Murphy’s novel was also named a “Great Read” by the Indie Next List, a survey of independent booksellers.
“The warmth, humor and believability of the characters — including the four-legged variety — balance out the darker elements of the story and make ‘The Call’ an absolute delight to read,” Carol Schneck of Schuler books & Music in Okemos, Mich., wrote for the Indie Next List.
Murphy’s fourth novel also earned coveted starred reviews from Kirkus Reviews and Booklist. Many reviews have praised her eye for small-town details, characterizations and humor.
Murphy, a Vermont author and mother of three, is married to a horse veterinarian. His storytelling inspired “The Call.”
“My husband, besides being a veterinarian, is a good story-teller, so when he comes home and he’s standing in our kitchen in his muddy boots, with a blade of hay poking from his hair, and possibly some blood on his hands from a castration, or a gash he had to sew up on a horse who decided to go through a fence, he weaves such a tale that I’d be stupid not to ‘borrow’ it from him and re-work it using my own words,” Murphy wrote in an email to The Daily News. “At times, when I go with my husband on his calls, he can get the most laconic of farmers or horse owners to talk about their life story, and so I don’t have to do anything but listen … I like to call it ‘writer’s windfall.’”
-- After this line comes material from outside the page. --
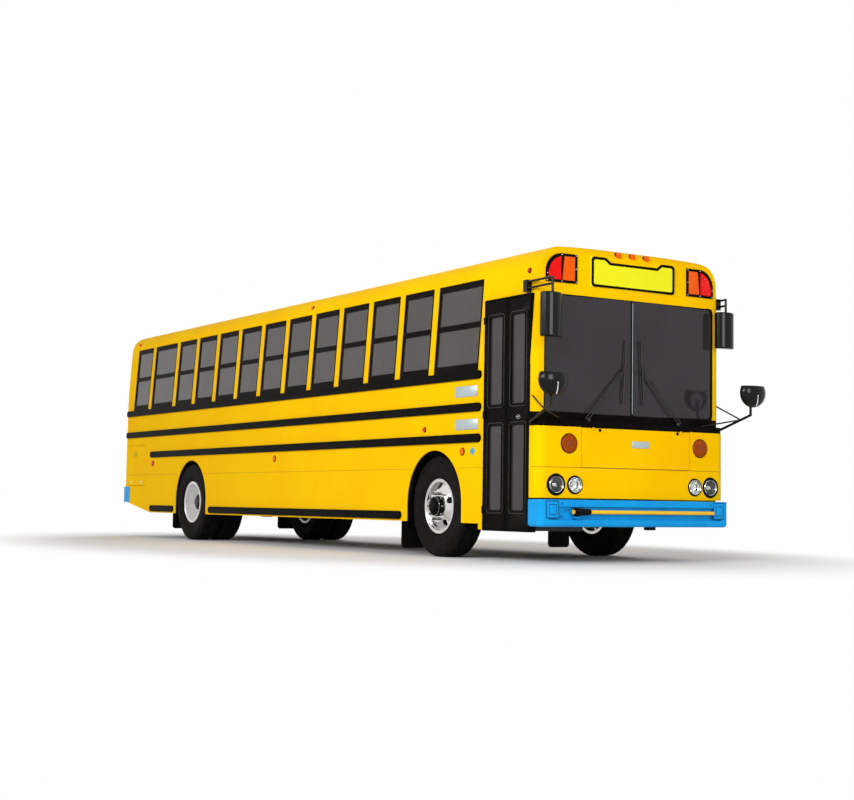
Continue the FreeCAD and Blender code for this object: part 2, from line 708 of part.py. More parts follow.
glass_shell = hull_shell("glass_shell", s.screen_x, s.screen_bow, s.glass, 14)
bar_half = 9
halves = []
for number, (low, high) in enumerate((("-screen_half + panel_gap", f"-{bar_half}"),
                                      (f"{bar_half}", "screen_half - panel_gap"))):
    halves.append(region(f"windshield_{number}", glass_shell,
                         ("screen_x - 110", low, "cowl_head_z + panel_gap"),
                         ("screen_x + 1", high, "screen_head_z - panel_gap")))
node("windshield_glass", group("windshield_glass", halves))

cowl_low = region("cowl_low", feature("cowl_solid", hull(s.nose_x, s.nose_bow, 4, s.skirt_z)),
                  ("cap_split_x", "-half_width", "nose_head_z + panel_gap"),
                  ("nose_x + 1", "half_width", "cowl_step_z"))
cowl_high = region("cowl_high", feature("cowl_solid_high", hull(s.screen_x, s.screen_bow, 0, s.skirt_z)),
                   ("cap_split_x", "-half_width", "cowl_step_z - 1"),
                   ("screen_x + 1", "half_width", "cowl_head_z - panel_gap"))
cowl_hollow = box("cowl_hollow", ("cap_split_x - 1", "-half_width + wall", "nose_head_z - 1"),
                  ("screen_x - 60", "half_width - wall", "cowl_head_z + 1"))
centre_bar = box("screen_bar", ("screen_x - 22", f"-{bar_half} + panel_gap", "cowl_head_z - 20"),
                 ("screen_x - 4", f"{bar_half} - panel_gap", "screen_head_z - panel_gap"))
cowl_body = cut("cowl_body", fuse("cowl_sum", [cowl_low, cowl_high]), cowl_hollow)

# ---------------------------------------------------------------- nose
nose = region("nose_all", lower_shell, ("cap_split_x + panel_gap", "-half_width - 1", "nose_foot_z"),
              ("nose_x + 1", "half_width + 1", "nose_head_z"))
hatch_cut = box("hatch_cut", ("nose_x - 200", "-hatch_half - seam_gap", "nose_seam_z"),
                ("nose_x + 1", "hatch_half + seam_gap", "nose_head_z + 1"))
hatch = region("hatch_panel", lower_shell, ("nose_x - 200", "-hatch_half", "nose_seam_z + seam_gap"),
               ("nose_x + 1", "hatch_half", "nose_head_z - seam_gap"))
hatch_halves, cowl_posts = [], []
for y in (-s.hatch_hinge_y, s.hatch_hinge_y):
    line_x = s.nose_x + HINGES["hatch"][1]
    door_half, post_half = hinge("hatch", (line_x, y, s.nose_head_z - s.seam_gap / 2), (0, 0, -1), (1, 0, 0),
                                 s.hatch_hinge_set, s.hatch_hinge_set)
    hatch_halves.append(feature("hatch_hinge", door_half))
    cowl_posts.append(feature("cowl_post", post_half))
node("front_hatch", fuse("front_hatch", [hatch] + hatch_halves))
node("windshield_cowl", fuse("windshield_cowl", [cowl_body, centre_bar] + cowl_posts))

# lamp table: y, z, radius, and which node it belongs to
LAMPS = [
    ("head", s.headlamp_y, s.headlamp_z, s.headlamp_radius),
    ("head", s.beam_y, s.headlamp_z, s.beam_radius),
    ("turn", s.turn_lamp_y, s.turn_lamp_z, s.turn_lamp_radius),
]


def nose_face(y):
    """X of the nose's outer face."""
    return s.nose_x - s.nose_bow * (y / s.half_width) ** 2


lamp_holes, head_lamps, amber, red = [], [], [], []
for kind, y, z, radius in LAMPS:
    for side in (-1, 1):
        face = nose_face(y)
        hole = Part.makeCylinder(radius, 300, Vector(face - 200, side * y, z), Vector(1, 0, 0))
        lamp_holes.append(feature("lamp_hole", hole))
        lens = Part.makeCylinder(radius - s.panel_gap, s.lamp_depth, Vector(face - s.lamp_depth, side * y, z),
                                 Vector(1, 0, 0))
        (head_lamps if kind == "head" else amber).append(lens)
node("nose_panel", cut_all("nose_panel", nose, [hatch_cut] + lamp_holes))
node("head_lamps", feature("head_lamps", Part.makeCompound(head_lamps)))


# ---------------------------------------------------------------- sign and warning lamps
def plate_x(points, x, depth):
    """A flat plate across the bus, from (y, z) points, from x forwards."""
    wire = Part.makePolygon([Vector(x, y, z) for y, z in points + points[:1]])
    return Part.Face(wire).extrude(Vector(depth, 0, 0))


n, h = s.sign_notch_half, s.sign_half
sign_points = [(-h, s.sign_foot_z), (h, s.sign_foot_z), (h, s.sign_head_z), (n + 60, s.sign_head_z),
               (n, s.sign_head_z - s.sign_notch), (-n, s.sign_head_z - s.sign_notch),
               (-n - 60, s.sign_head_z), (-h, s.sign_head_z)]
upper_solid = hull(s.screen_x, s.screen_bow, 0, s.skirt_z)
bezels = []


def warning_outline(side, grow, inner, outer):
    """Outline of a warning lamp between two distances from the centreline, with a round top outer corner."""
    z0, z1 = s.warning_foot_z - grow, s.warning_foot_z + s.warning_height + grow
    edge = s.warning_inner_y + s.warning_width + grow
    r = s.warning_round
    y0, y1 = inner - grow, min(outer, edge)
    points = [(y0, z0), (y1, z0)]
    steps = 10
    for k in range(steps + 1):
        a = math.radians(90 * k / steps)
        y = edge - r + r * math.cos(a)
        z = z1 - r + r * math.sin(a)
        if y0 < y <= y1:
            points.append((y, z))
    if y1 < edge - r:
        points.append((y1, z1))
    points.append((y0, z1))
    return [(side * y, z) for y, z in points]


def on_face(outline, stand, depth, rear=False):
    """A plate that follows the front or rear face of the body, standing out by a distance."""
    if rear:
        return plate_x(outline, s.body_rear_x - stand, depth)
    block = plate_x(outline, s.screen_x - 200, 400)
    outer = upper_solid.copy()
    outer.translate(Vector(stand, 0, 0))
    inner = upper_solid.copy()
    inner.translate(Vector(stand - depth, 0, 0))
    return block.common(outer).cut(inner)


split_y = s.warning_inner_y + s.warning_width / 2
for rear in (False, True):
    for side in (-1, 1):
        whole = warning_outline(side, 0, s.warning_inner_y, 1e6)
        inner_lens = warning_outline(side, -s.warning_bar, s.warning_inner_y, split_y - 5)
        outer_lens = warning_outline(side, -s.warning_bar, split_y + 5 - s.warning_bar, 1e6)
        frame = on_face(whole, 14, 13.7, rear)
        for outline, lens_list in ((inner_lens, amber), (outer_lens, red)):
            length = s.screen_x - s.body_rear_x + 2 * s.warning_round
            hole = plate_x(outline, s.body_rear_x - s.warning_round, length)
            frame = frame.cut(hole)
            lens_list.append(on_face(outline, 10, 9.7, rear))
        bezels.append(frame)
node("destination_sign", feature("destination_sign", on_face(sign_points, s.sign_depth, s.sign_depth - s.panel_gap)))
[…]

Murphy’s writing has ranged from short stories to children’s book to three previous novels, “Signed, Mata Hari,” “Here They Come” and “The Sea of Trees.” Her work has also appeared in “Best American Nonrequired Reading” and “The O. Henry Prize Short Stories.”
Short stories, Murphy wrote, were her first love, but “novels were also a natural progression … simply because I had more to say on certain subjects.”
Murphy is the recipient of a Whiting Writer’s Award, a National Endowment for the Arts Award and a Chesterfield Screenwriting Award.
Previous authors for “A Tale for Three Counties” have included Leif Enger, Howard Frank Mosher, Julia Spencer-Fleming, Jennifer Donnelly, Mark Spragg, Thomas Mullen, P.L. Gaus, Garth Stein and Hillary Jordan.
For Murphy, Tale will be the first community read she has participated in.
The honor, she wrote, “inspires the current writing I’m doing so that I approach my work with renewed energy, that without any recognition, I might not have done so easily. It also puts in perspective, what so often writers lose sight of, the fact that we are not just writing for ourselves in a room alone … we are actually reaching large groups of people who may be interested in our writing and ideas. Because of this, I think it encourages writers to write at a level which demands more effort and produces unique results and writing that will stand the test of time.